Exercise requirements: Below is a set of records; restate each one word for word.

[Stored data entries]
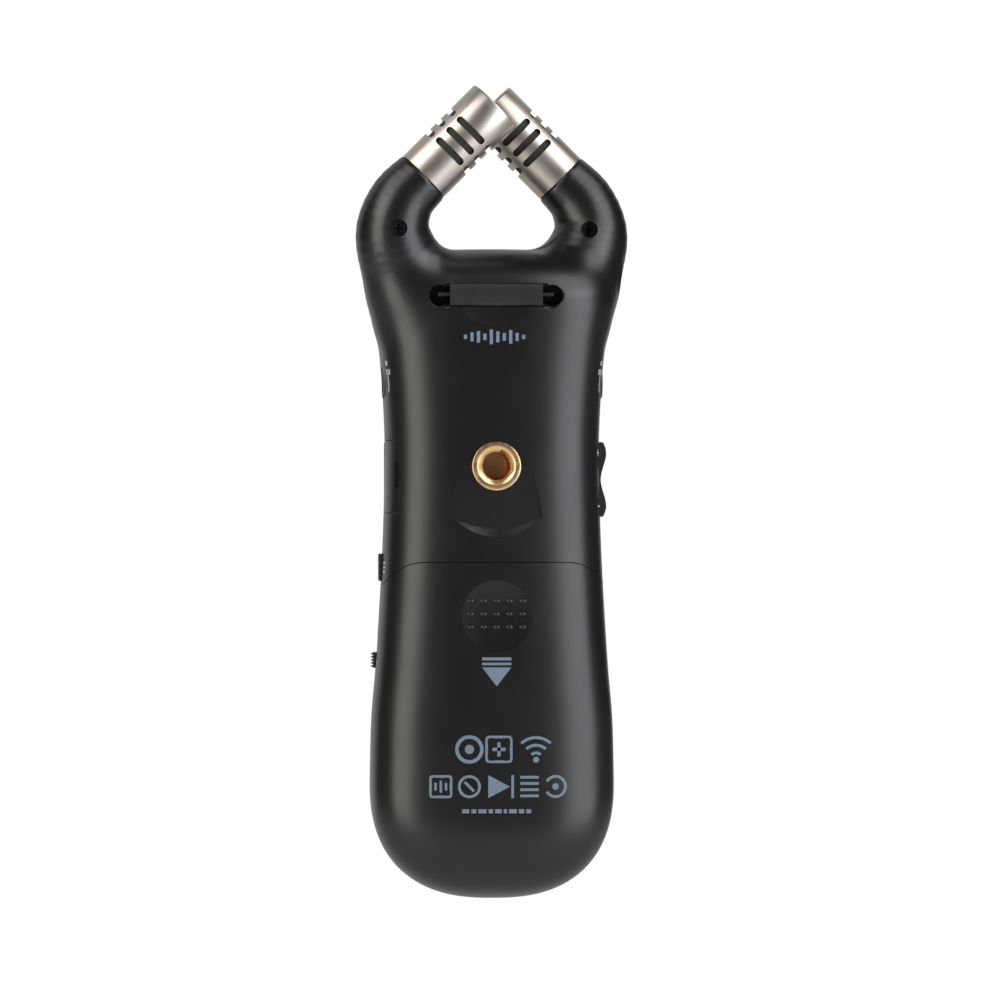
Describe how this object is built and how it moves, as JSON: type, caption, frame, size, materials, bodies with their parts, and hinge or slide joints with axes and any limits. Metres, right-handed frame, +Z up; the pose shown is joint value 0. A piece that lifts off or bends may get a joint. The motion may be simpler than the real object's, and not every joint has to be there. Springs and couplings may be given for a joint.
{
  "type": "portable field recorder",
  "caption": "Hand-held stereo audio recorder with two crossed microphone tubes on curved arms, sliding battery cover, side controls and a tripod thread in its back.",
  "frame": {"origin": "on the axis of the tripod thread in the back, at the outer end of the thread", "axes": "+Z up along the body towards the microphones, +Y out of the back along the tripod thread, +X to the right as seen from the display side"},
  "size_m": [0.05, 0.0248, 0.1486],
  "materials": {
    "shell": "satin, fine texture",
    "control": "satin",
    "record": "gloss",
    "mic_metal": "satin champagne",
    "mesh": "dark woven",
    "element": "satin",
    "soft": "matte",
    "cable": "satin",
    "brass": "turned",
    "steel": "zinc",
    "spring": "nickel",
    "window": "clear, tinted",
    "light": "clear",
    "panel": "gloss",
    "inner": "moulded",
    "switch": "stamped",
    "board": "solder mask",
    "cell": "printed sleeve"
  },
  "bodies": {
    "case": {"front_shell": "shell", "back_shell": "shell", "strap_bar": "control", "mic_housing_left": "mic_metal", "mic_housing_right": "mic_metal", "mic_screen_left": "mesh", "mic_screen_right": "mesh", "mic_grille_left": "mesh", "mic_grille_right": "mesh", "mic_element_left": "element", "mic_element_right": "element", "mic_mount_left": "soft", "mic_mount_right": "soft", "key_mat": "soft", "mic_wire_left": "cable", "mic_wire_right": "cable", "tripod_insert": "brass", "arm_screws": "steel", "case_screws": "steel", "board_screws": "steel", "rocker_pin": "steel", "card_door_pin": "steel", "usb_socket": "steel", "contact_springs": "spring", "contact_plates": "spring", "display_window": "window", "light_pipe": "light", "display_panel": "panel", "display_frame": "inner", "battery_tray": "inner", "rocker_bracket": "inner", "side_switches": "inner", "slide_switch": "inner", "line_in_jack": "inner", "headphone_jack": "inner", "card_socket": "inner", "speaker": "inner", "dome_switches": "switch", "main_board": "board", "batteries": "cell"},
    "record_button": {"record_button": "record"},
    "play_key": {"play_key": "control"},
    "stop_key": {"stop_key": "control"},
    "back_key": {"back_key": "control"},
    "forward_key": {"forward_key": "control"},
    "menu_button": {"menu_button": "control"},
    "volume_rocker": {"volume_rocker": "control"},
    "power_slider": {"power_slider": "control"},
    "card_door": {"card_door": "shell"},
    "memory_card": {"memory_card": "inner"},
    "battery_cover": {"battery_cover": "shell"}
  },
  "joints": [
    {"name": "record_press", "type": "slide", "parent": "case", "child": "record_button", "axis": [0, 1, 0], "range_m": [0, 0.0005], "stiffness_N_per_m": 1500},
    {"name": "play_press", "type": "slide", "parent": "case", "child": "play_key", "axis": [0, 1, 0], "range_m": [0, 0.0005], "stiffness_N_per_m": 1500},
    {"name": "stop_press", "type": "slide", "parent": "case", "child": "stop_key", "axis": [0, 1, 0], "range_m": [0, 0.0005], "stiffness_N_per_m": 1500},
    {"name": "back_press", "type": "slide", "parent": "case", "child": "back_key", "axis": [0, 1, 0], "range_m": [0, 0.0005], "stiffness_N_per_m": 1500},
    {"name": "forward_press", "type": "slide", "parent": "case", "child": "forward_key", "axis": [0, 1, 0], "range_m": [0, 0.0005], "stiffness_N_per_m": 1500},
    {"name": "menu_press", "type": "slide", "parent": "case", "child": "menu_button", "axis": [-1, 0, 0], "range_m": [0, 0.0005], "stiffness_N_per_m": 1500},
    {"name": "volume_tilt", "type": "hinge", "parent": "case", "child": "volume_rocker", "pos_m": [-0.01637, -0.01151, -0.00245], "axis": [0, 1, 0], "range_deg": [-3, 3], "stiffness_Nm_per_rad": 0.02},
    {"name": "power_slide", "type": "slide", "parent": "case", "child": "power_slider", "axis": [0, 0, 1], "range_m": [0, 0.0028]},
    {"name": "door_swing", "type": "hinge", "parent": "case", "child": "card_door", "pos_m": [0.01875, -0.01541, -0.0022], "axis": [0, 0, -1], "range_deg": [0, 95]},
    {"name": "card_push", "type": "slide", "parent": "case", "child": "memory_card", "axis": [-1, 0, 0], "range_m": [0, 0.0005], "stiffness_N_per_m": 800},
    {"name": "cover_slide", "type": "slide", "parent": "case", "child": "battery_cover", "axis": [0, 0, -1], "range_m": [0, 0.066]}
  ]
}
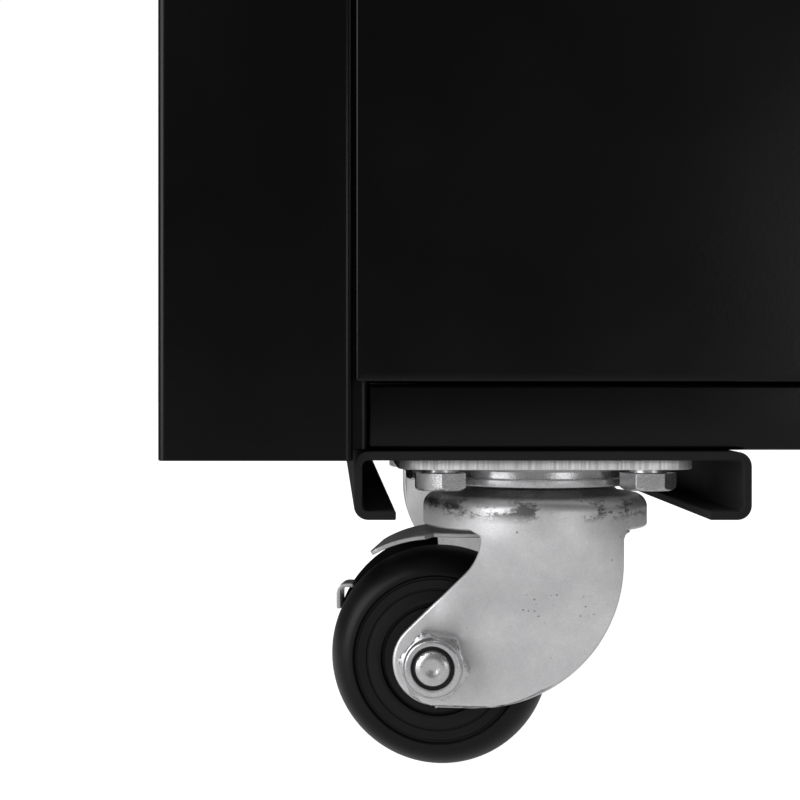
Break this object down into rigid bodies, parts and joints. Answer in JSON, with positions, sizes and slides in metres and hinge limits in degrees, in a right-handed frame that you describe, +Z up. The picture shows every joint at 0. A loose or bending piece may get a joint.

Result:
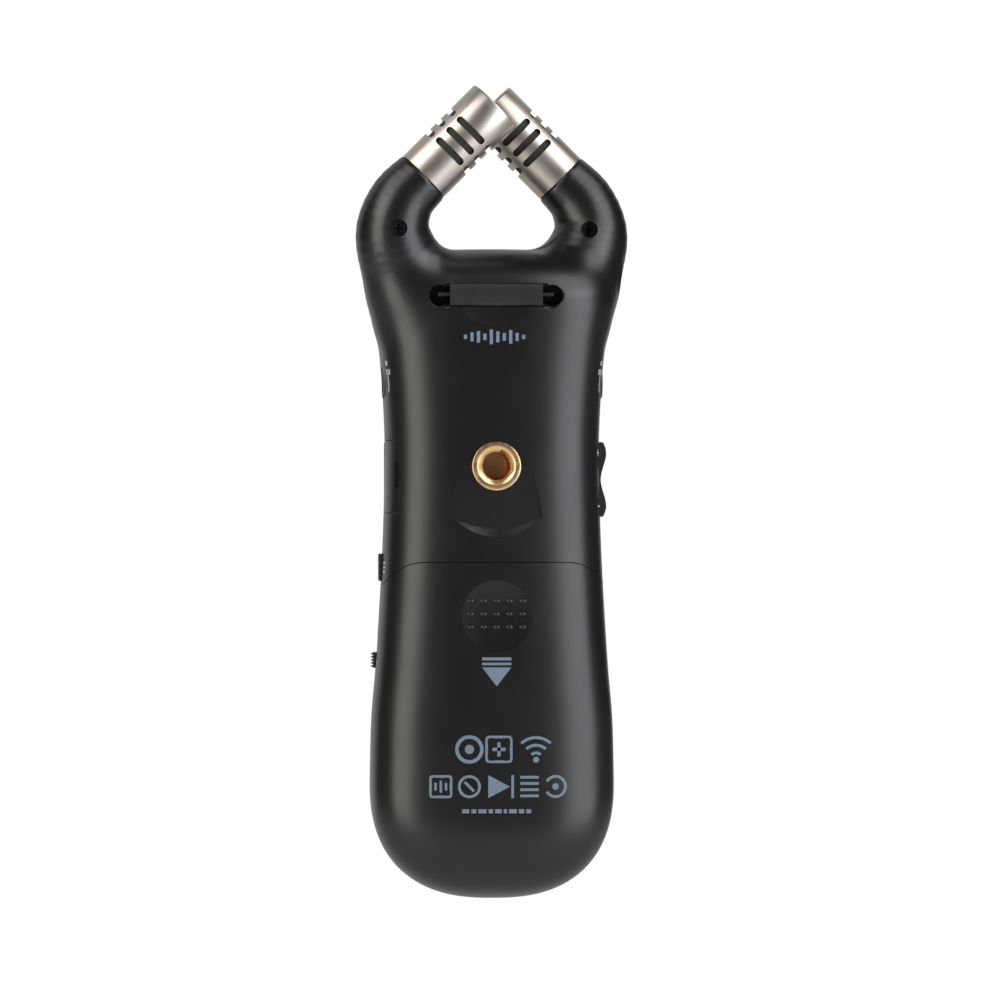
Describe how this object is built and how it moves, as JSON: type, caption, frame, size, materials, bodies with their parts, and hinge or slide joints with axes and any limits. Metres, right-handed frame, +Z up; the pose shown is joint value 0. A piece that lifts off or bends may get a joint. The motion may be simpler than the real object's, and not every joint has to be there. Springs and couplings may be given for a joint.
{
  "type": "portable field recorder",
  "caption": "Hand-held stereo audio recorder with two crossed microphone tubes on curved arms, sliding battery cover, side controls and a tripod thread in its back.",
  "frame": {"origin": "on the axis of the tripod thread in the back, at the outer end of the thread", "axes": "+Z up along the body towards the microphones, +Y out of the back along the tripod thread, +X to the right as seen from the display side"},
  "size_m": [0.05, 0.0248, 0.1486],
  "materials": {
    "shell": "satin, fine texture",
    "control": "satin",
    "record": "gloss",
    "mic_metal": "satin champagne",
    "mesh": "dark woven",
    "element": "satin",
    "soft": "matte",
    "cable": "satin",
    "brass": "turned",
    "steel": "zinc",
    "spring": "nickel",
    "window": "clear, tinted",
    "light": "clear",
    "panel": "gloss",
    "inner": "moulded",
    "switch": "stamped",
    "board": "solder mask",
    "cell": "printed sleeve"
  },
  "bodies": {
    "case": {"front_shell": "shell", "back_shell": "shell", "strap_bar": "control", "mic_housing_left": "mic_metal", "mic_housing_right": "mic_metal", "mic_screen_left": "mesh", "mic_screen_right": "mesh", "mic_grille_left": "mesh", "mic_grille_right": "mesh", "mic_element_left": "element", "mic_element_right": "element", "mic_mount_left": "soft", "mic_mount_right": "soft", "key_mat": "soft", "mic_wire_left": "cable", "mic_wire_right": "cable", "tripod_insert": "brass", "arm_screws": "steel", "case_screws": "steel", "board_screws": "steel", "rocker_pin": "steel", "card_door_pin": "steel", "usb_socket": "steel", "contact_springs": "spring", "contact_plates": "spring", "display_window": "window", "light_pipe": "light", "display_panel": "panel", "display_frame": "inner", "battery_tray": "inner", "rocker_bracket": "inner", "side_switches": "inner", "slide_switch": "inner", "line_in_jack": "inner", "headphone_jack": "inner", "card_socket": "inner", "speaker": "inner", "dome_switches": "switch", "main_board": "board", "batteries": "cell"},
    "record_button": {"record_button": "record"},
    "play_key": {"play_key": "control"},
    "stop_key": {"stop_key": "control"},
    "back_key": {"back_key": "control"},
    "forward_key": {"forward_key": "control"},
    "menu_button": {"menu_button": "control"},
    "volume_rocker": {"volume_rocker": "control"},
    "power_slider": {"power_slider": "control"},
    "card_door": {"card_door": "shell"},
    "memory_card": {"memory_card": "inner"},
    "battery_cover": {"battery_cover": "shell"}
  },
  "joints": [
    {"name": "record_press", "type": "slide", "parent": "case", "child": "record_button", "axis": [0, 1, 0], "range_m": [0, 0.0005], "stiffness_N_per_m": 1500},
    {"name": "play_press", "type": "slide", "parent": "case", "child": "play_key", "axis": [0, 1, 0], "range_m": [0, 0.0005], "stiffness_N_per_m": 1500},
    {"name": "stop_press", "type": "slide", "parent": "case", "child": "stop_key", "axis": [0, 1, 0], "range_m": [0, 0.0005], "stiffness_N_per_m": 1500},
    {"name": "back_press", "type": "slide", "parent": "case", "child": "back_key", "axis": [0, 1, 0], "range_m": [0, 0.0005], "stiffness_N_per_m": 1500},
    {"name": "forward_press", "type": "slide", "parent": "case", "child": "forward_key", "axis": [0, 1, 0], "range_m": [0, 0.0005], "stiffness_N_per_m": 1500},
    {"name": "menu_press", "type": "slide", "parent": "case", "child": "menu_button", "axis": [-1, 0, 0], "range_m": [0, 0.0005], "stiffness_N_per_m": 1500},
    {"name": "volume_tilt", "type": "hinge", "parent": "case", "child": "volume_rocker", "pos_m": [-0.01637, -0.01151, -0.00245], "axis": [0, 1, 0], "range_deg": [-3, 3], "stiffness_Nm_per_rad": 0.02},
    {"name": "power_slide", "type": "slide", "parent": "case", "child": "power_slider", "axis": [0, 0, 1], "range_m": [0, 0.0028]},
    {"name": "door_swing", "type": "hinge", "parent": "case", "child": "card_door", "pos_m": [0.01875, -0.01541, -0.0022], "axis": [0, 0, -1], "range_deg": [0, 95]},
    {"name": "card_push", "type": "slide", "parent": "case", "child": "memory_card", "axis": [-1, 0, 0], "range_m": [0, 0.0005], "stiffness_N_per_m": 800},
    {"name": "cover_slide", "type": "slide", "parent": "case", "child": "battery_cover", "axis": [0, 0, -1], "range_m": [0, 0.066]}
  ]
}
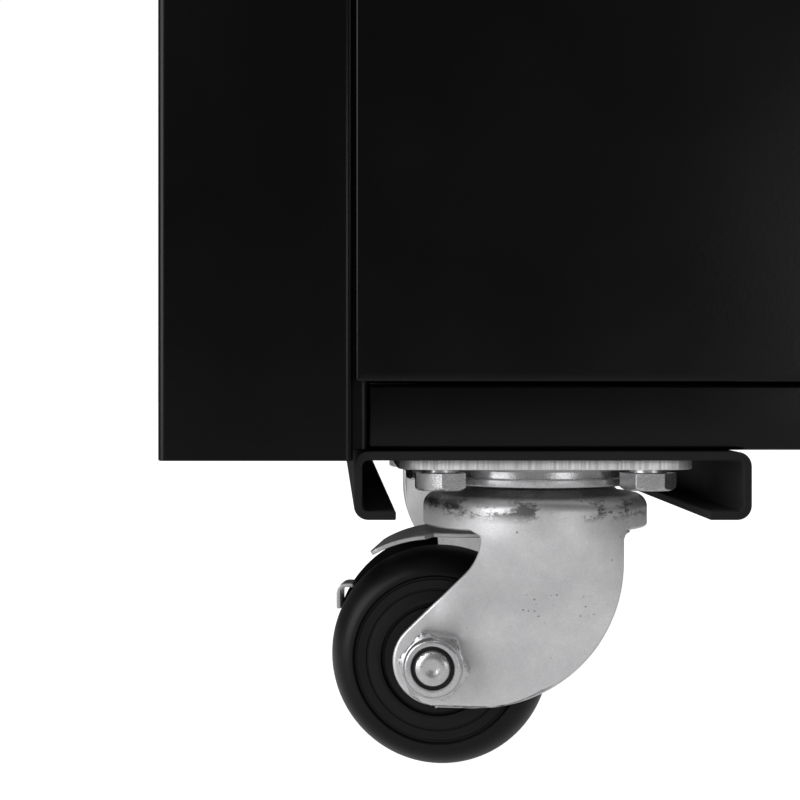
Break this object down into rigid bodies, parts and joints. Answer in JSON, with positions, sizes and slides in metres and hinge limits in degrees, in a right-handed frame that you describe, +Z up. The picture shows every joint at 0. A loose or bending piece may get a joint.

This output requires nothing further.